Nor will it see a "low Expert" performing at 2300 level as unusual. Indeed, my error bars for IPR's over 9-game events by sub-2400 players are usually over +- 200 Elo wide. So from 2050 to 2300 is "just random". If the low expert gets to 2300 using a 3100-rated source, my model will notice, but if he/she has a streak of motivation or just luck and plays like a 2300 source, it will say "random". In one case a disputed prize was awarded after my model said a low-2200's player performed at 2430 but gave an under 1-sigma deviation in the formal tests. (Moreover, the null-hypothesis methodology requires using the rating-after as the parameter setting, not the "2050" rating-before.)
Here is a more-detailed version of Figure 6 in the article, which was deemed too dense for print. For a fresh example of "Intrinsic Performance Ratings", here are the IPRs for the 2014 US Championships (with a general note about stats and interpretation at the bottom).
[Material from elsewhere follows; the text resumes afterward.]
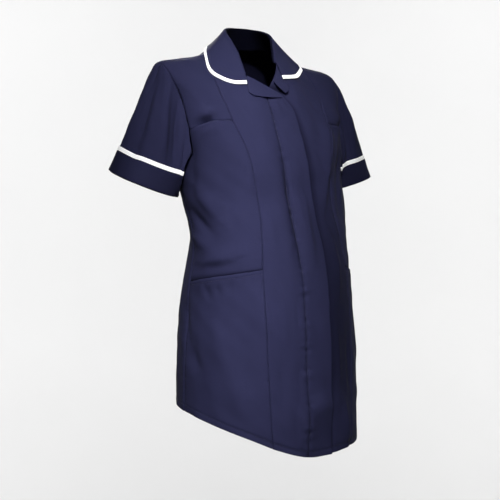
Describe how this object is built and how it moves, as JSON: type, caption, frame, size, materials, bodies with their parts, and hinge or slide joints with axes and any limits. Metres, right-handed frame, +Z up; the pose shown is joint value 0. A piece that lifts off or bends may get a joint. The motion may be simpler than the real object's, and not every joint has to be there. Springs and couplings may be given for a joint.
{
  "type": "medical tunic",
  "caption": "Short-sleeved medical tunic with a maternity front, princess seams, concealed fastening, rounded collar and contrast piping, filled out as worn.",
  "frame": {"origin": "midway between the wearer's shoulders, level with the neck, where the shoulders hold the garment up", "axes": "+Z up along the body, -Y to the wearer's front, +X to the wearer's left"},
  "size_m": [0.6032, 0.2978, 0.7835],
  "materials": {
    "body_cloth": "matt navy plain-weave polyester and cotton",
    "trim_cloth": "matt white plain-weave polyester and cotton"
  },
  "bodies": {
    "root": {"back": "body_cloth", "front_centre_right": "body_cloth", "front_placket": "body_cloth", "front_centre_left": "body_cloth", "front_yoke_right": "body_cloth", "front_yoke_left": "body_cloth", "front_side_right": "body_cloth", "front_side_left": "body_cloth", "pocket_right": "body_cloth", "pocket_left": "body_cloth", "sleeve_right": "body_cloth", "sleeve_left": "body_cloth", "cuff_right": "body_cloth", "cuff_left": "body_cloth", "cuff_trim_right": "trim_cloth", "cuff_trim_left": "trim_cloth", "lapel_right": "body_cloth", "lapel_left": "body_cloth", "collar": "body_cloth", "collar_trim": "trim_cloth"}
  },
  "joints": []
}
Elo 3600 (actually 3575) was technically the y-intercept of my regression line against the player's "Average Error" (AE). The regression is a strong linear fit, but possibly fooled by the tendency of logistic curves to look straight for long middle sections---see diagrams in my workshop paper. Since there is no unique definition of perfect play at chess, what's meant by a 3600 ceiling is that no strategy would consistently score over 90% against a suite of 3200-rated programs. After the interview, getting a better handle on sub-2200 data and incorporating results from Houdini 3 analysis caused me to lower what's really a seesaw to a 3475 intercept, lifting 1600--1900 better into line, but several factors including some "reverse engineering" of Houdini's "calibrated evaluations" and data from the recent significantly improved Komodo and Stockfish versions may shift it again. Near the middle of the seesaw, 2200--2800, the differences are less. Getting more reliable games by sub-2200 players would enable a logistic regression that might point to a higher ceiling.